Getting back to the book, it seemed to me as I was reading it that the author hadn’t understood his own illness or properly imagined the best way to write about it. The content of the book is undercooked but the delivery is over-thought.
I felt like sitting him down and talking to him about my own mental illness. You don’t have to imagine that the average person will not “get it”. People understand. You just have to be truthful. Don’t pussy-foot around, just tell people what it’s like.
And the work is everything, its likely reception immaterial. The frame around the work is just content for lame author interviews in glossy magazines that people read on weekends over smashed-avocado-on-sourdough. You don’t pitch your work to readers so that you look good on Instagram. You have to write with an eye to the centuries if you want to be a good writer.

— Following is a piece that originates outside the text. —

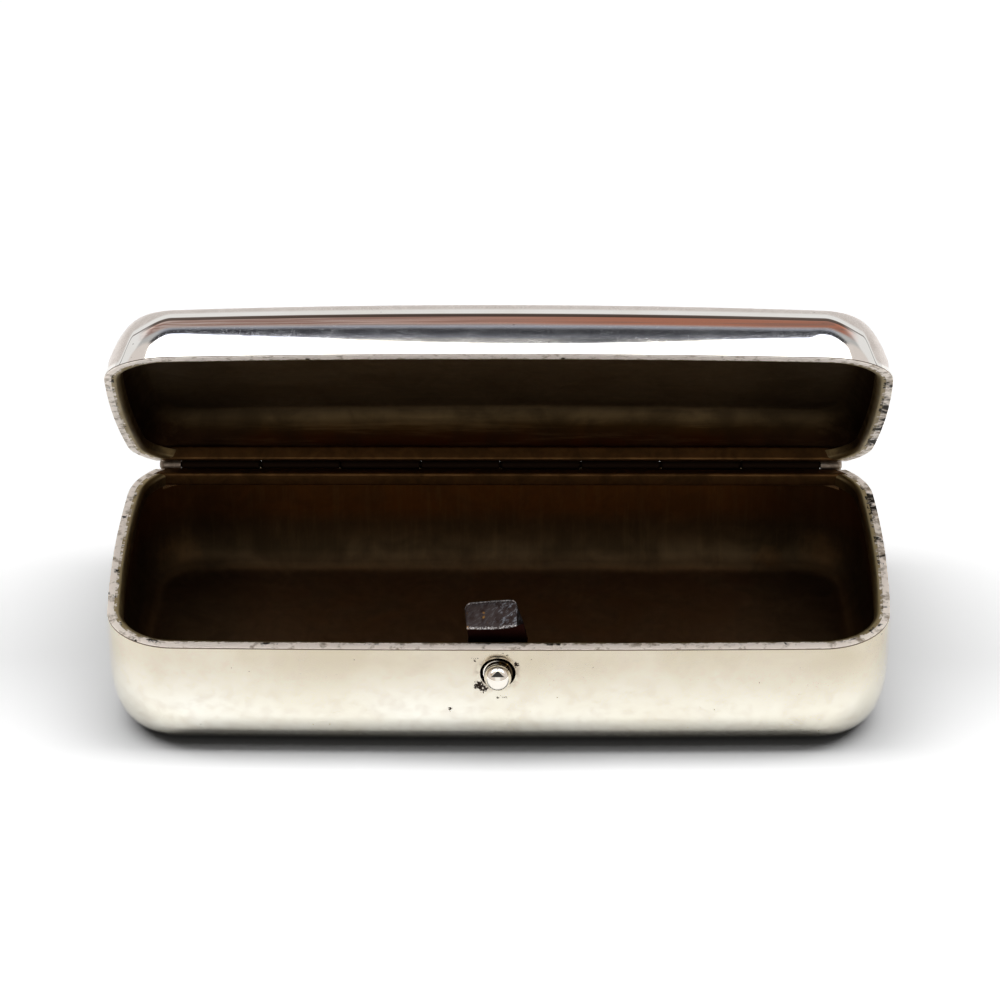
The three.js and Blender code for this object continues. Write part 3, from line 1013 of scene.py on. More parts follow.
def wire_from(tree, kind, inputs=None, output=0, **settings):
    return Wire(tree, add_node(tree, kind, inputs, **settings).outputs[output])


def work_out(operation, *values):
    """Adds a Math node, to the tree of whichever value is a wire."""
    tree = next(value.tree for value in values if isinstance(value, Wire))
    return wire_from(tree, "ShaderNodeMath", dict(enumerate(values)), operation=operation)


class Wire:
    """What comes out of a node."""

    def __init__(self, tree, socket):
        self.tree = tree
        self.socket = socket

    def __add__(self, other):
        return work_out("ADD", self, other)

    def __sub__(self, other):
        return work_out("SUBTRACT", self, other)

    def __rsub__(self, other):
        return work_out("SUBTRACT", other, self)

    def __mul__(self, other):
        return work_out("MULTIPLY", self, other)

    def __truediv__(self, other):
        return work_out("DIVIDE", self, other)

    def __rtruediv__(self, other):
        return work_out("DIVIDE", other, self)

    def __abs__(self):
        return work_out("ABSOLUTE", self)


# %% [markdown]
# Wear is never even. It starts somewhere, fades out somewhere else and has a ragged edge. The
# helpers for values say just that: spread fades, band keeps what lies between two values, and
# waver lets an even value run up and down with a cloud.

# %% Helpers for values
def spread(value, low, high, to_low=0.0, to_high=1.0):
    """Carries a value from one range smoothly over to another, and holds it at both ends."""
    inputs = {0: value, 1: low, 2: high, 3: to_low, 4: to_high}
    return wire_from(value.tree, "ShaderNodeMapRange", inputs, interpolation_type="SMOOTHSTEP")


def band(value, start, end, soft):
    """1 between two values, with soft ends."""
    rise = spread(value, start - soft, start + soft)
    fall = spread(value, end - soft, end + soft, 1.0, 0.0)
    return rise * fall


def waver(value, wave, amount):
    return value + (wave - 0.5) * amount


def most(first, *others):
    for other in others:
        first = work_out("MAXIMUM", first, other)
    return first


def least(first, second):
    return work_out("MINIMUM", first, second)


# %% Helpers for colours
def opaque(colour):
    return colour if isinstance(colour, Wire) else (*colour, 1)


def lay(under, share, over):
    """Lays one colour over another, as far as the share says."""
    inputs = {0: share, 6: opaque(under), 7: opaque(over)}
    return wire_from(share.tree, "ShaderNodeMix", inputs, 2, data_type="RGBA")


def ramp(value, high, stops):
    """A colour that follows a value from 0 to high, through stops of (value, colour)."""
    made = add_node(value.tree, "ShaderNodeValToRGB", {0: value / high})
    line = made.color_ramp.elements
    for stop in stops[2:]:
        line.new(stop[0] / high)
    for element, (at, colour) in zip(line, stops):
        element.position = at / high
        element.color = opaque(colour)
    return Wire(value.tree, made.outputs[0])


# %% [markdown]
# Every pattern is placed in millimetres on Object coordinates, so a scratch is as wide on the lid
# as on the base, and stays where it is when the lid turns. Some patterns follow the surface
# instead, and read an attribute that was written on the mesh while it was made.

# %% Helpers for places
def in_millimetres(tree):
    where = wire_from(tree, "ShaderNodeTexCoord", output="Object")
    return wire_from(tree, "ShaderNodeVectorMath", {0: where, 3: 1 / mm}, operation="SCALE")


def split(where):
    outputs = add_node(where.tree, "ShaderNodeSeparateXYZ", {0: where}).outputs
    return [Wire(where.tree, output) for output in outputs]


def distance(where, spot):
    return wire_from(where.tree, "ShaderNodeVectorMath", {0: where, 1: spot}, 1, operation="DISTANCE")


def turn_place(where, angles, stretch, shift=(0, 0, 0)):
    """Turns a pattern first, and then stretches it along its own turned axes."""
    turned = wire_from(where.tree, "ShaderNodeMapping", {"Vector": where, "Rotation": angles})
    inputs = {"Vector": turned, "Scale": stretch, "Location": shift}
    return wire_from(where.tree, "ShaderNodeMapping", inputs)


def cloud(where, scale, detail=4.0, rough=0.55, warp=0.0):
    inputs = {"Vector": where, "Scale": scale, "Detail": detail, "Roughness": rough, "Distortion": warp}
    return wire_from(where.tree, "ShaderNodeTexNoise", inputs)


def attribute(tree, name):
    return wire_from(tree, "ShaderNodeAttribute", output="Fac", attribute_name=name)


# %% [markdown]
# ## Effects that several finishes share
# Each effect is a node group with named inputs and outputs, built once and used by many finishes
# with values of their own. A group is made from a short function: it is given the place and the
# inputs, and hands back what the group puts out.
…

Twyford-Moore came across as to me too well-educated for his own good. He aimed so high that it was impossible for him to orient his payload so that it could find a stable berth in the rocket he wanted to launch. A few sparks flew when he lit its fuse but the bloated thing never got off the ground and the whole shebang just sputtered fruitlessly until it fell over and the taper went out ingloriously with a fizz.
The other day as I was walking back down the street returning home from the city, I saw a child holding the hands of two adults, one on either side of him. As he walked along the pavement in his black-and-white jacket, he clung to these supports and danced with his feet, flinging one foot after the other out in front of him and making exaggerated steps, pretending to be a big person. It reminded me of Twyford-Moore and his borrowed armoury of stylistic devices. The ambition is enormous but the experience, knowledge, and artistic vision mean that the execution is defective.
I managed to read to page 19 when the choice between pulling my hair out or putting down the book became urgent. There are 280 pages in the printed book. Including a blessed bibliography.